((

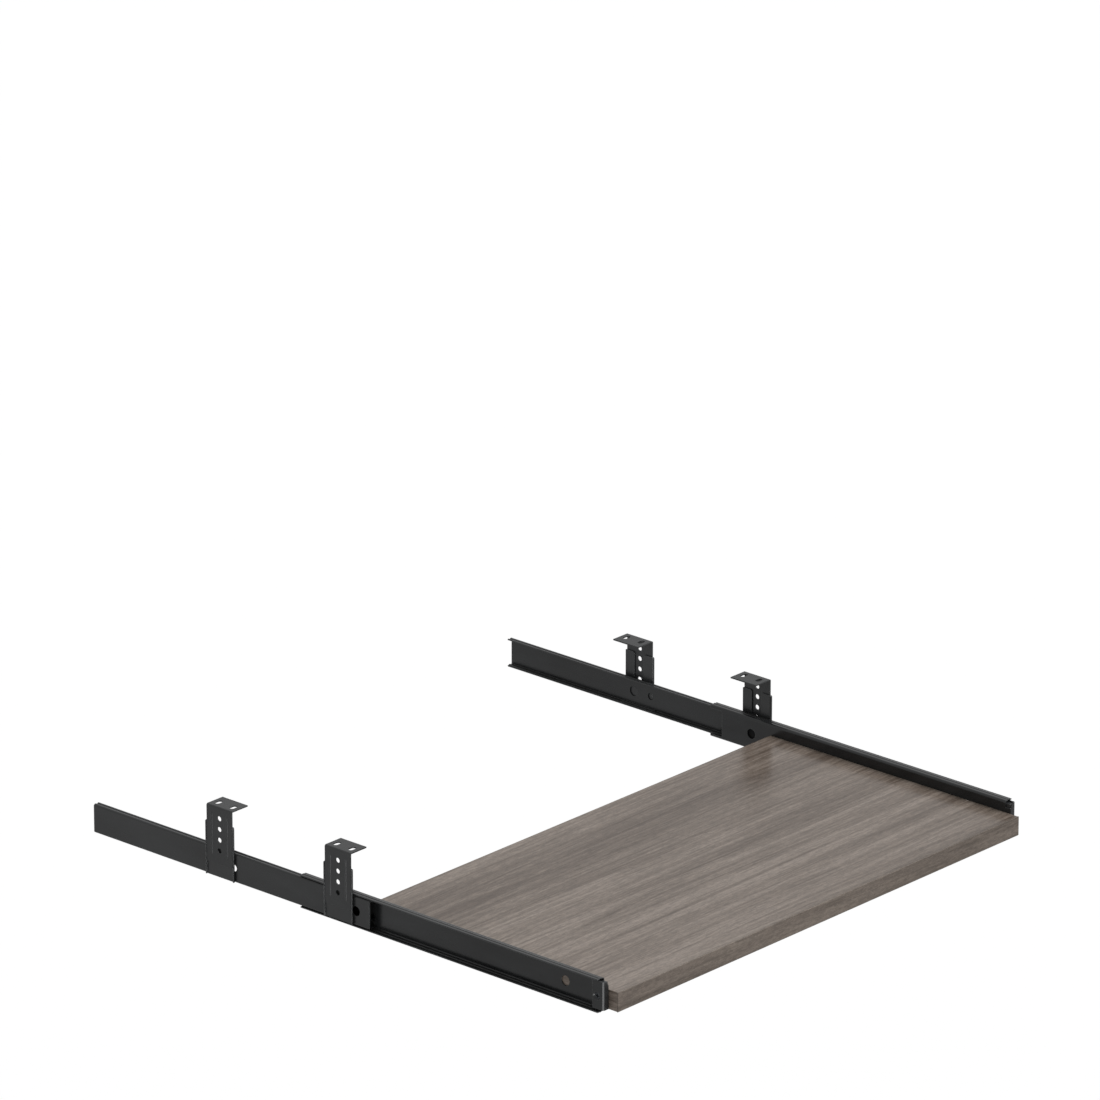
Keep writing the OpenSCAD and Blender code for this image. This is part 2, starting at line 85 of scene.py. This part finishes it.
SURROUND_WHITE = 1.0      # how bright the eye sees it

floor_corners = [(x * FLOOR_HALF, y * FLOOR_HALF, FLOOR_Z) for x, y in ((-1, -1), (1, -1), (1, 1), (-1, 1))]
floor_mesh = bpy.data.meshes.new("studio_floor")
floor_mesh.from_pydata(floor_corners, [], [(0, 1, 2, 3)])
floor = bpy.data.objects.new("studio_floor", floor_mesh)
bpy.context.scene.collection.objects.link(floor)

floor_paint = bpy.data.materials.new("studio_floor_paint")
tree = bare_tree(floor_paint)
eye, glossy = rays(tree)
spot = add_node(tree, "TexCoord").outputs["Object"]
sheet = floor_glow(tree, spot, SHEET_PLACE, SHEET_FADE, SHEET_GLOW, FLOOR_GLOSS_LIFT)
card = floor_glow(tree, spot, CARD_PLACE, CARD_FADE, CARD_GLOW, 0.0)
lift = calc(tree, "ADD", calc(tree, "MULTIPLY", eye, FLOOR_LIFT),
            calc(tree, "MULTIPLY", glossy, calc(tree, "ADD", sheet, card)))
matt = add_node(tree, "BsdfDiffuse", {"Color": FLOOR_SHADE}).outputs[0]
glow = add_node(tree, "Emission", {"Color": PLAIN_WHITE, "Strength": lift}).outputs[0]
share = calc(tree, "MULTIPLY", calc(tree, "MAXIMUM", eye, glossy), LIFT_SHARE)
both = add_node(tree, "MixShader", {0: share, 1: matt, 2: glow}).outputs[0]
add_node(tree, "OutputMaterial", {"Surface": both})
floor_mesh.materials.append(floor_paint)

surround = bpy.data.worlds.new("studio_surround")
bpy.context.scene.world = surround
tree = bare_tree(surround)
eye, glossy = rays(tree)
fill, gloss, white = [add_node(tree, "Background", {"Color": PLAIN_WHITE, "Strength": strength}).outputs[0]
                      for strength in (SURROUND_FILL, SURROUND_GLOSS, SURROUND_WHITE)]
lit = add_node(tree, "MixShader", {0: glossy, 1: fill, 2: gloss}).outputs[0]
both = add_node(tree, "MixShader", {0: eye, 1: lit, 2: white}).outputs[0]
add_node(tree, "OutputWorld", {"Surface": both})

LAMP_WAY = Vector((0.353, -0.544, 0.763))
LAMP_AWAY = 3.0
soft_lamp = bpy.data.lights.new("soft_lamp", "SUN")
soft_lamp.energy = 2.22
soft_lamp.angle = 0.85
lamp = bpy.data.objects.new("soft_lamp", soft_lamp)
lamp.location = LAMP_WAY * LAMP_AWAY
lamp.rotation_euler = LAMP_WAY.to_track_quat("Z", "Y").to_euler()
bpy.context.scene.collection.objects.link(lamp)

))

* [Instructions to follow] Take the lines above and print them exactly.

* [Answer to the task]
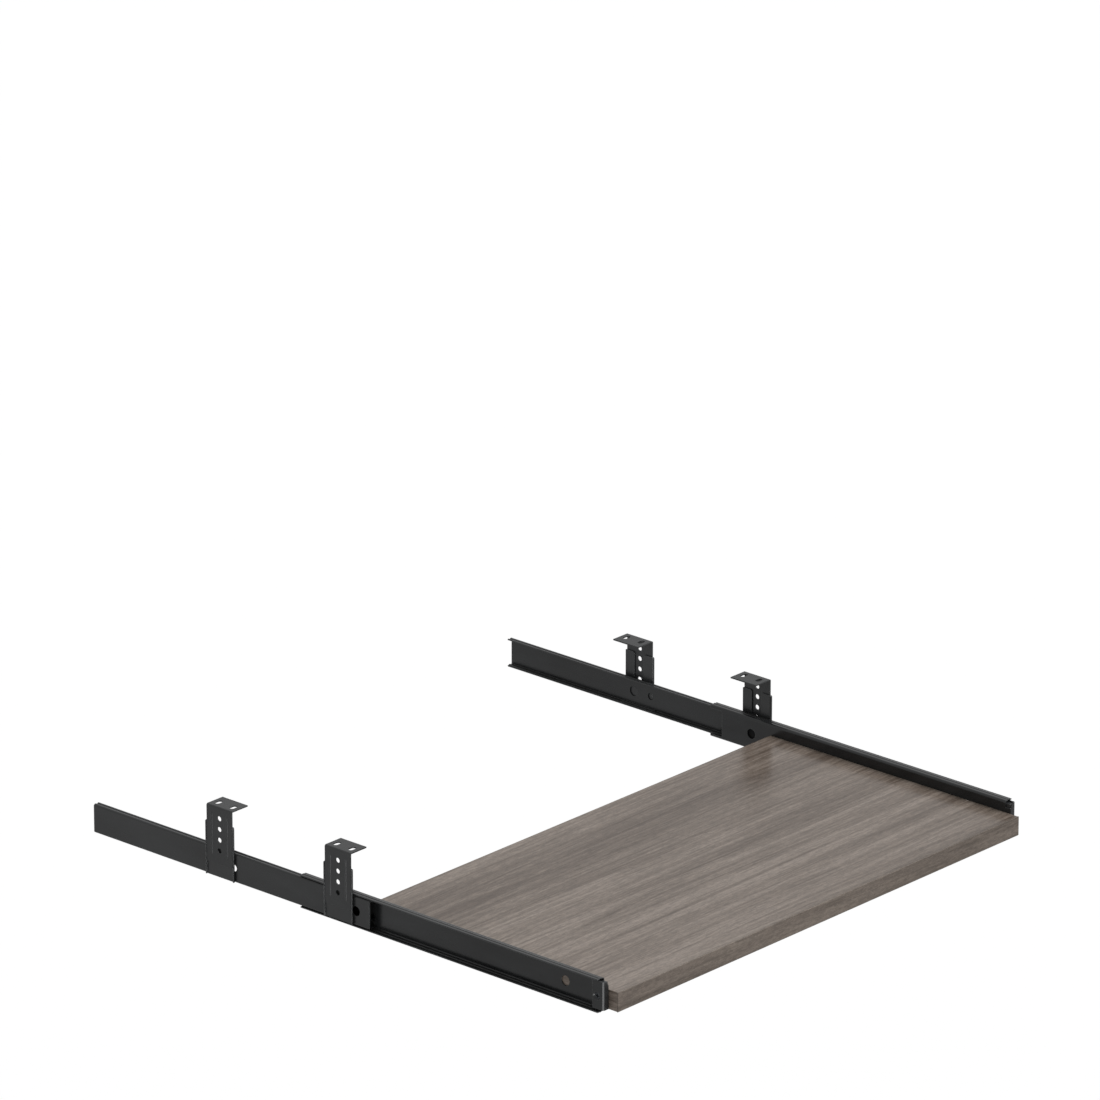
Keep writing the OpenSCAD and Blender code for this image. This is part 2, starting at line 85 of scene.py. This part finishes it.
SURROUND_WHITE = 1.0      # how bright the eye sees it

floor_corners = [(x * FLOOR_HALF, y * FLOOR_HALF, FLOOR_Z) for x, y in ((-1, -1), (1, -1), (1, 1), (-1, 1))]
floor_mesh = bpy.data.meshes.new("studio_floor")
floor_mesh.from_pydata(floor_corners, [], [(0, 1, 2, 3)])
floor = bpy.data.objects.new("studio_floor", floor_mesh)
bpy.context.scene.collection.objects.link(floor)

floor_paint = bpy.data.materials.new("studio_floor_paint")
tree = bare_tree(floor_paint)
eye, glossy = rays(tree)
spot = add_node(tree, "TexCoord").outputs["Object"]
sheet = floor_glow(tree, spot, SHEET_PLACE, SHEET_FADE, SHEET_GLOW, FLOOR_GLOSS_LIFT)
card = floor_glow(tree, spot, CARD_PLACE, CARD_FADE, CARD_GLOW, 0.0)
lift = calc(tree, "ADD", calc(tree, "MULTIPLY", eye, FLOOR_LIFT),
            calc(tree, "MULTIPLY", glossy, calc(tree, "ADD", sheet, card)))
matt = add_node(tree, "BsdfDiffuse", {"Color": FLOOR_SHADE}).outputs[0]
glow = add_node(tree, "Emission", {"Color": PLAIN_WHITE, "Strength": lift}).outputs[0]
share = calc(tree, "MULTIPLY", calc(tree, "MAXIMUM", eye, glossy), LIFT_SHARE)
both = add_node(tree, "MixShader", {0: share, 1: matt, 2: glow}).outputs[0]
add_node(tree, "OutputMaterial", {"Surface": both})
floor_mesh.materials.append(floor_paint)

surround = bpy.data.worlds.new("studio_surround")
bpy.context.scene.world = surround
tree = bare_tree(surround)
eye, glossy = rays(tree)
fill, gloss, white = [add_node(tree, "Background", {"Color": PLAIN_WHITE, "Strength": strength}).outputs[0]
                      for strength in (SURROUND_FILL, SURROUND_GLOSS, SURROUND_WHITE)]
lit = add_node(tree, "MixShader", {0: glossy, 1: fill, 2: gloss}).outputs[0]
both = add_node(tree, "MixShader", {0: eye, 1: lit, 2: white}).outputs[0]
add_node(tree, "OutputWorld", {"Surface": both})

LAMP_WAY = Vector((0.353, -0.544, 0.763))
LAMP_AWAY = 3.0
soft_lamp = bpy.data.lights.new("soft_lamp", "SUN")
soft_lamp.energy = 2.22
soft_lamp.angle = 0.85
lamp = bpy.data.objects.new("soft_lamp", soft_lamp)
lamp.location = LAMP_WAY * LAMP_AWAY
lamp.rotation_euler = LAMP_WAY.to_track_quat("Z", "Y").to_euler()
bpy.context.scene.collection.objects.link(lamp)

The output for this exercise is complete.